Food and Agriculture Organization of the United Nations (FAO)
The Food and Agriculture Organization (FAO) is specialized agency of the United Nations that leads international efforts to defeat hunger. Our goal is to achieve food security for all.

The Food and Agriculture Organization of the United Nations (FAO) has launched an Action Plan designed to support the implementation of its ambitious Strategy on Climate Change 2022-2031.

The Strategy, which was endorsed in June 2022 by FAO’s executive body, the Council, envisages agrifood systems as sustainable, inclusive, resilient and adaptive to climate change.

Global agrifood systems, which encompass the production of food and non-food agricultural products, as well as their storage, transportation, processing, distribution, marketing, disposal and consumption, are currently responsible for about a third of total greenhouse gas emissions. They are also one of the major victims of the climate crisis. But agrifood systems also offer many solutions for confronting the climate crisis, from building resilience and adaptation to mitigation and sequestration.

The Strategy aims to scale up the visibility, uptake and investment in these solution by contributing to adaptive, resilient low-emission economies “while providing sufficient, safe and nutritious foods for healthy diets, as well as other agricultural products and services, for present and future generations, leaving no one behind. 

Crucially, it recognizes that the time to act is now.

To guarantee the successful and timely implementation of the Strategy, FAO has developed an Action Plan based on discussions with its FAO Members, so as to ensure that it reflects their needs and priorities as closely as possible.

“FAO’s Strategy on Climate Change is our response to the worldwide challenge of tackling the impacts of the climate crisis, while aiming to address a broad range of interlinked challenges, including biodiversity loss, desertification, land and environmental degradation, the need for accessible, affordable renewable energy, and food and water security,” said FAO Director-General QU Dongyu. “This Action Plan will help implement agrifood system solutions to climate change from across all FAO areas of work, ensuring we are working as one FAO.”

Three pillars

The Action Plan is based on three pillars: 1) advocacy at global and regional levels;  2) policy support at country level;  3) the scaling-up of climate action on the ground with local actors and vulnerable populations.

As far as the first pillar is concerned, FAO is already stepping up its advocacy efforts in global fora.

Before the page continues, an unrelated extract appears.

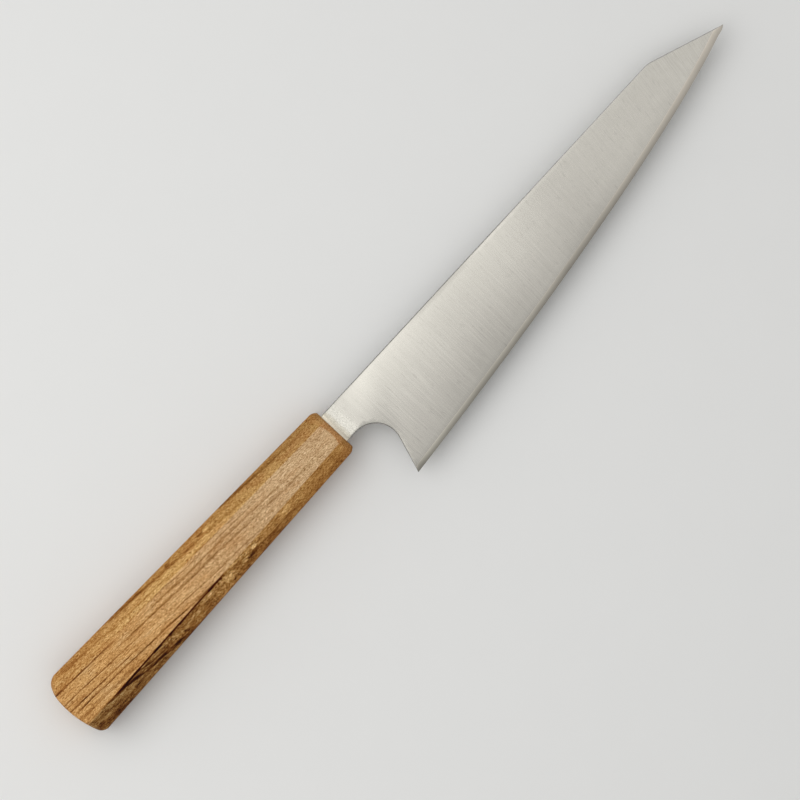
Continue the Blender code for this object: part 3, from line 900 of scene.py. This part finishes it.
def makeBlade():
    s = bladeSizes
    outline = bladeOutline()
    lines = insetLines(outline)
    count = len(outline)
    bm = bmesh.new()
    loops = []
    for face, side in ((rightFace, 1), (leftFace, -1)):
        for j in range(s["rimSteps"] + 1):
            turn = math.pi / 2 * j / s["rimSteps"]
            loop = []
            for place, inwards, rim in lines:
                foot = place + inwards * rim
                at = place + inwards * rim * (1 - math.cos(turn))
                height = faceZ(face, foot.x, foot.y) - rim * (1 - math.sin(turn))
                loop.append(bm.verts.new((at.x, at.y, side * height)))
            loops.append(loop)
    right, left = loops[: s["rimSteps"] + 1], loops[s["rimSteps"] + 1 :]
    order = list(reversed(right)) + left
    for near, far in zip(order, order[1:]):
        # the shoulders stay open for the tang
        joinLoops(bm, near, far, count - s["shoulderSteps"] if near is right[0] else count, 2)
    for face, side, loop in ((rightFace, 1, right[-1]), (leftFace, -1, left[-1])):
        fillFace(bm, face, side, loop, outline)
    bmesh.ops.remove_doubles(bm, verts=bm.verts, dist=nearEnough)
    bmesh.ops.dissolve_degenerate(bm, dist=nearEnough, edges=bm.edges)
    addTang(bm)
    fromEdge = bm.verts.layers.float.new("fromEdge")
    for vert in bm.verts:
        vert[fromEdge] = vert.co.y - edgeY(min(max(vert.co.x, s["heelX"]), s["tipX"]))
    return finishMesh(bm, "bladeSkin")


def finishMesh(bm, name):
    # a closed skin that faces outwards, put in its place in the frame
    bmesh.ops.recalc_face_normals(bm, faces=bm.faces)
    if bm.calc_volume(signed=True) < 0:
        bmesh.ops.reverse_faces(bm, faces=bm.faces)
    loose = sum(not edge.is_manifold for edge in bm.edges)
    print(name, len(bm.faces), "faces,", loose, "open edges,", round(bm.calc_volume(), 1), "mm3")
    for vert in bm.verts:
        vert.co = vert.co * mm + knifeOrigin
    mesh = bpy.data.meshes.new(name)
    bm.to_mesh(mesh)
    bm.free()
    mesh.shade_smooth()
    mesh.set_sharp_from_angle(angle=sharpAngle)
    return mesh


def addObject(name, data):
    made = bpy.data.objects.new(name, data)
    bpy.context.scene.collection.objects.link(made)
    return made


def addPiece(name, mesh, materials, slot, *replaced):
    piece = addObject(name, mesh)
    for look in materials:
        mesh.materials.append(look)
    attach(piece, "root")
    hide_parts(*replaced)


bladeSteel = [makeFaceSteel(), makeBevelSteel(), makeRimSteel()]
addPiece("bladeDressed", makeBlade(), bladeSteel, "satin_steel", "blade")
print("blade made")


# handle

handleSizes = {
    "length": 129.2,
    "frontHeight": 18.66,
    "buttHeight": 25.64,
    "frontThickness": 15.8,
    "buttThickness": 20.2,
    "frontFacet": 8.3,
    "buttFacet": 14.2,
    "frontSide": 6.8,
    "buttSide": 10.2,
    "ridgeRadius": 0.6,
    "boreRadius": 5.04,
    "boreLength": 92.2,
    "frontEaseLength": 2.2,
    "frontEaseDepth": 1.3,
    "buttEaseLength": 2.2,
    "buttEaseDepth": 2.2,
    "buttEaseLift": 0.9,
    "domeRadius": 34.0,
    "domeShift": 1.5,
    "swellRadius": 70.0,
    "spineRoundStart": 6.0,
    "spineRoundRadius": 14.0,
    "planeMarks": 0.05,
    "planeMarkLength": 30.0,
    "planeMarkWidth": 5.0,
}
handleSteps = {"ridge": 4, "flat": 16}  # round each of the eight corners
handleRings = {"boreEnd": 1, "bore": 1, "face": 4, "front": 9, "body": 120, "butt": 10, "dome": 14}


def halfOf(size, name, share):
    # half a height or width of the handle, share of the way from its front to its butt
    return between(size["front" + name], size["butt" + name], share) / 2


def handleTree(look):
    # sweeps an octagon with broken ridges from the bore, round the front edge, to the domed butt
    tree = bpy.data.node_groups.new("octagonHandle", "GeometryNodeTree")
    modifierValues = {}
    for name, value in (*handleSizes.items(), ("look", look)):
        kind = "Material" if value is look else "Float"
        socket = tree.interface.new_socket(name, in_out="INPUT", socket_type="NodeSocket" + kind)
        socket.default_value = value
        modifierValues[socket.identifier] = value
    tree.interface.new_socket("Geometry", in_out="OUTPUT", socket_type="NodeSocketGeometry")
    start = tree.nodes.new("NodeGroupInput")
    size = {name: Field(start.outputs[name]) for name in handleSizes}

    def made(kind, **values):
        return addNode(tree, "GeometryNode" + kind, values).outputs[0]

    ridgeSteps, flatSteps = handleSteps.values()
    cornerSteps = ridgeSteps + flatSteps
    line = made("CurvePrimitiveLine", End=(1.0, 0.0, 0.0))
    line = made("ResampleCurve", Curve=line, Count=sum(handleRings.values()) + 1)
    circle = made("CurvePrimitiveCircle", Resolution=8 * cornerSteps)
    shape = made("CurveToMesh", **{"Curve": line, "Profile Curve": circle})
    index = Field(made("InputIndex"))
    around = index % (8 * cornerSteps)
    station = ((index - around) / (8 * cornerSteps)).math("ROUND")
    zones, first = [], 0
    for count in handleRings.values():
        zones.append(held((station - first) / count))
        first += count
    boreEnd, bore, face, front, body, butt, dome = zones

    corner = (around / cornerSteps).math("FLOOR")
    step = around - corner * cornerSteps
    onRidge = held(step / ridgeSteps)
    onFlat = held((step - ridgeSteps) / flatSteps)

    def octagon(share, insetY, insetZ):
        high, thick = halfOf(size, "Height", share), halfOf(size, "Thickness", share)
        tall, deep = high - insetY, thick - insetZ
        facet = halfOf(size, "Facet", share) * tall / high
        side = halfOf(size, "Side", share) * deep / thick
        radius = size["ridgeRadius"] * deep / thick

        def cornerAt(number):
            # y is high on corners 1, 2, 5, 6 and z is deep on corners 0, 3, 4, 7
            number = number % 8
            quarter = number % 4
            isSide = (quarter - 1.5).math("ABSOLUTE").math("LESS_THAN", 1.0)
            ySign = 1.0 - number.math("GREATER_THAN", 3.5) * 2.0
            zSign = 1.0 - ((number + 2.0) % 8).math("GREATER_THAN", 3.5) * 2.0
            return between(facet, tall, isSide) * ySign, between(deep, side, isSide) * zSign

        def pulled(at, other):
            dy, dz = other[0] - at[0], other[1] - at[1]
            reach = radius / (dy * dy + dz * dz).math("SQRT")
            return at[0] + dy * reach, at[1] + dz * reach

        before, here, after = cornerAt(corner + 7), cornerAt(corner), cornerAt(corner + 1)
        first, last = pulled(here, before), pulled(here, after)
        nextFirst = pulled(after, here)
        point = []
        for axis in (0, 1):
            near = between(first[axis], here[axis], onRidge)
            far = between(here[axis], last[axis], onRidge)
            bend = between(near, far, onRidge)
            point.append(between(bend, nextFirst[axis], onFlat))
        return point

    turn = front * (math.pi / 2)
    fullness = 2 / 1.5
    frontAlong = 1.0 - turn.math("COSINE").math("MAXIMUM", 0.0).math("POWER", fullness)
    frontInwards = 1.0 - turn.math("SINE").math("POWER", fullness)
    buttTurn = (1.0 - butt) * (math.pi / 2)
    buttAlong = 1.0 - buttTurn.math("COSINE")
    buttInwards = 1.0 - buttTurn.math("SINE")
    shrink = 1.0 - dome

    buttY, buttZ = size["buttEaseDepth"] * buttInwards, size["buttEaseLift"] * buttInwards
    onButt = octagon(1.0, buttY, buttZ)
    domeY = onButt[0] * shrink - size["domeShift"]
    domeZ = onButt[1] * shrink
    fallBack = domeY * domeY / size["domeRadius"] / 2 + domeZ * domeZ / size["swellRadius"] / 2
    spineRound = (domeY + size["domeShift"] - size["spineRoundStart"]).math("MAXIMUM", 0.0)
    fallBack = fallBack + spineRound * spineRound / size["spineRoundRadius"] / 2
    buttX = size["buttEaseLength"] * buttAlong + fallBack - size["length"]
    x = between(size["frontEaseLength"] * frontAlong * -1.0, buttX, body)
    share = x / size["length"] * -1.0
    frontIn = size["frontEaseDepth"] * frontInwards
    y, z = octagon(share, frontIn + buttY, frontIn + buttZ)

    # faint hollows left by the plane, always inwards
    markLength, markWidth = size["planeMarkLength"], size["planeMarkWidth"]
    marks = noise((x / markLength, y / markWidth, z / markWidth), 3.0, 0.55)
    out = (y * y + z * z).math("SQRT").math("MAXIMUM", 0.01)
    sunk = 1.0 - marks * size["planeMarks"] * face / out
    y, z = y * shrink * sunk, z * shrink * sunk

    # from the face's outline in to the bore, down it and to its end's middle
    toBore = between(size["boreRadius"] / out, 1.0, face) * boreEnd
    x, y, z = x - size["boreLength"] * (1.0 - bore), y * toBore, z * toBore

    shape = made("SetPosition", Geometry=shape, Position=(x, y, z))
    shape = made("MergeByDistance", Geometry=shape, Distance=nearEnough)
    shape = made("RealizeInstances", Geometry=shape)
    shape = made("SetMaterial", Geometry=shape, Material=start.outputs["look"])
    feed(tree.nodes.new("NodeGroupOutput").inputs[0], shape)
    return tree, modifierValues


def meshFromTree(tree, values):
    # runs a node tree on an empty mesh and keeps the result as a plain mesh
    carrier = addObject("carrier", bpy.data.meshes.new("carrier"))
    modifier = carrier.modifiers.new("shape", "NODES")
    modifier.node_group = tree
    for identifier, value in values.items():
        modifier[identifier] = value
    bpy.context.view_layer.update()
    evaluated = carrier.evaluated_get(bpy.context.evaluated_depsgraph_get())
    made = bpy.data.meshes.new_from_object(evaluated)
    bpy.data.objects.remove(carrier)
    return made


goldenWood = makeHandleWood()
bm = bmesh.new()
bm.from_mesh(meshFromTree(*handleTree(goldenWood)))
addPiece("handleDressed", finishMesh(bm, "handleSkin"), [goldenWood], "golden_oak", "handle_body")
print("handle made")


# neck seal

sealSizes = {
    "length": 1.2,
    "height": 12.1,
    "thickness": 3.7,
    "foot": 0.08,  # how far it spreads where it meets the wood
    "corner": 0.35,
    "middleY": 0.275,
    "rings": 8,
    "cornerSteps": 4,
    "footFade": 4,  # how fast the foot narrows
}


def makeSeal():
    s = sealSizes
    bm = bmesh.new()
    loops = []
    for ring in range(s["rings"] + 1):
        share = ring / s["rings"]
        spread = s["foot"] * (1 - share) ** s["footFade"]
        halfY, halfZ = s["height"] / 2, s["thickness"] / 2 + spread
        loop = []
        for cornerIndex, (ySign, zSign) in enumerate(((1, 1), (-1, 1), (-1, -1), (1, -1))):
            for i in range(s["cornerSteps"] + 1):
                turn = math.pi / 2 * (i / s["cornerSteps"])
                if cornerIndex % 2:
                    turn = math.pi / 2 - turn
                y = halfY - s["corner"] * (1 - math.cos(turn))
                z = halfZ - s["corner"] * (1 - math.sin(turn))
                loop.append(bm.verts.new((share * s["length"], s["middleY"] + ySign * y, zSign * z)))
        loops.append(loop)
    for near, far in zip(loops, loops[1:]):
        joinLoops(bm, near, far, len(near))
    bm.faces.new(loops[0])
    bm.faces.new(list(reversed(loops[-1])))
    return finishMesh(bm, "sealSkin")


sealResin = makeResin("sealResin", sealLook)
addPiece("neckSealDressed", makeSeal(), [sealResin], "seal_resin", "neck_seal")
print("seal made")


# hidden pieces keep their CAD meshes and get their own finishes

beechWood = makeDowelWood()
insideLooks = {"tang_dowel_right": beechWood, "tang_dowel_left": beechWood}
insideLooks["tang_bedding"] = makeResin("beddingResin", beddingLook)
for name, look in insideLooks.items():
    hidden = nodes[name]
    if not hidden.material_slots:
        hidden.data.materials.append(look)
    for slot in hidden.material_slots:
        slot.material = look
print("inside finished")


# floor, light and camera

studio = {
    "floorColour": (0.80, 0.80, 0.785),
    "floorSize": 12.0,
    "floorRoughness": 0.9,
    "floorGrain": 60.0,
    "grainShade": 0.985,
    "worldColour": (1.0, 1.0, 1.0),
    "horizon": 0.37,
    "zenith": 1.0,
    "glowStarts": 0.6,  # the sine of the height above which the dome brightens
    # each softbox: radiance, its two sides, where it hangs and where it looks, in metres
    "softboxes": (
        (1.13, (0.71, 0.8), (-0.28, 0.375, 0.7), (-0.28, 0.375, 0.0)),
        (0.45, (2.6, 2.6), (-1.08, 0.84, 1.08), (-0.03, 0.0, 0.0)),
    ),
}


def makeFloor():
    half = studio["floorSize"] / 2
    mesh = bpy.data.meshes.new("floor")
    corners = [(-half, -half, 0), (half, -half, 0), (half, half, 0), (-half, half, 0)]
    mesh.from_pydata(corners, [], [(0, 1, 2, 3)])
    floor = addObject("floor", mesh)
    floor.location.z = cadBox[0].z
    made = bpy.data.materials.new("paleFloor")
    made.use_nodes = True
    tree = made.node_tree
    place = Field(addNode(tree, "ShaderNodeTexCoord").outputs["Object"])
    grain = noise(place, 3.0, 0.5, studio["floorGrain"])
    low = tuple(channel * studio["grainShade"] for channel in studio["floorColour"])
    shader = tree.nodes["Principled BSDF"]
    feed(shader.inputs["Base Color"], blendColour(grain, low, studio["floorColour"]))
    feed(shader.inputs["Roughness"], studio["floorRoughness"])
    mesh.materials.append(made)


def makeWorld():
    # a white dome, brightest overhead
    world = bpy.data.worlds.new("studio")
    bpy.context.scene.world = world
    world.use_nodes = True
    tree = world.node_tree
    x, y, z = axesOf(tree, addNode(tree, "ShaderNodeTexCoord").outputs["Generated"])
    background = tree.nodes["Background"]
    feed(background.inputs["Color"], studio["worldColour"])
    strength = ramp(z, studio["glowStarts"], 1.0, studio["horizon"], studio["zenith"])
    feed(background.inputs["Strength"], strength)


def makeSoftboxes():
    for number, (radiance, sides, place, aim) in enumerate(studio["softboxes"]):
        lamp = bpy.data.lights.new(f"softbox{number}", "AREA")
        lamp.shape = "RECTANGLE"
        lamp.size, lamp.size_y = sides
        lamp.energy = radiance * math.pi * lamp.size * lamp.size_y
        softbox = addObject(lamp.name, lamp)
        softbox.location = place
        softbox.rotation_euler = (Vector(aim) - Vector(place)).to_track_quat("-Z", "Y").to_euler()


view = {
    "tilt": math.radians(-47.01),  # the photograph's upright, turned about the vertical
    "middle": (-7.0 * mm, -0.5 * mm),
    "width": 267.1 * mm,  # what 800 px take in at the blade's height
    "height": 10.05 * mm,
    "distance": 2.0,
}


def makeCamera():
    lens = bpy.data.cameras.new("camera")
    lens.sensor_width = 36.0
    lens.sensor_fit = "HORIZONTAL"
    lens.lens = lens.sensor_width * view["distance"] / view["width"]
    lens.clip_start, lens.clip_end = 0.05, 50.0
    camera = addObject("camera", lens)
    camera.location = (*view["middle"], view["height"] + view["distance"])
    camera.rotation_euler = (0.0, 0.0, view["tilt"])
    bpy.context.scene.camera = camera


makeFloor()
makeWorld()
makeSoftboxes()
makeCamera()
bpy.context.scene.view_settings.view_transform = "Standard"
print("studio made")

For example, FAO was recognized as a strategic partner of the COP27 Presidency, supported the agricultural track of the climate negotiations and hosted a Food and Agriculture pavilion for the first time at the Climate Change Conference held in Sharm el-Sheikh in November 2022. This momentum and collaboration is set to continue with the Presidency of the United Arab Emirates.

In terms of policy support to FAO Members, the Plan aims to intensify support in the elaboration and implementation of climate commitments, in particular the National Adaptation Plans (NAPs), and nationally determined contributions (NDCs). FAO is active in this area with its Scaling up Climate Ambition on Land Use and Agriculture through nationally determined contributions and National Adaptation Plans (SCALA) programme, which is currently active in 12 countries spread across Africa, Asia and Latin America.

For instance, in Nepal, a country with limited institutional capacity for addressing issues associated with climate change, the SCALA Programme is bringing added value and technical expertise in achieving the country’s goals for more resilient agriculture systems and sustainable agriculture and land use practices. 

The third pillar seeks to bring about a stronger involvement by local stakeholders, with a particular focus on vulnerable groups, such as women and Indigenous People, towards the identification, co-development, and adoption of good practices that will ensure a greater food security, better livelihoods, as well as address climate change, biodiversity loss, and land degradation.

One example of where FAO is working on this is through its Strengthening Agricultural Adaptation (SAGA) projects, which aims to reinforce adaptation planning for food security and nutrition in two Francophone countries particularly vulnerable to climate change: Haiti and Senegal.

The Plan associates a series of concrete outputs to all the outcomes and pillars that were endorsed in the Strategy and covers the period 2022-2025, allowing for a mid-term review of its implementation.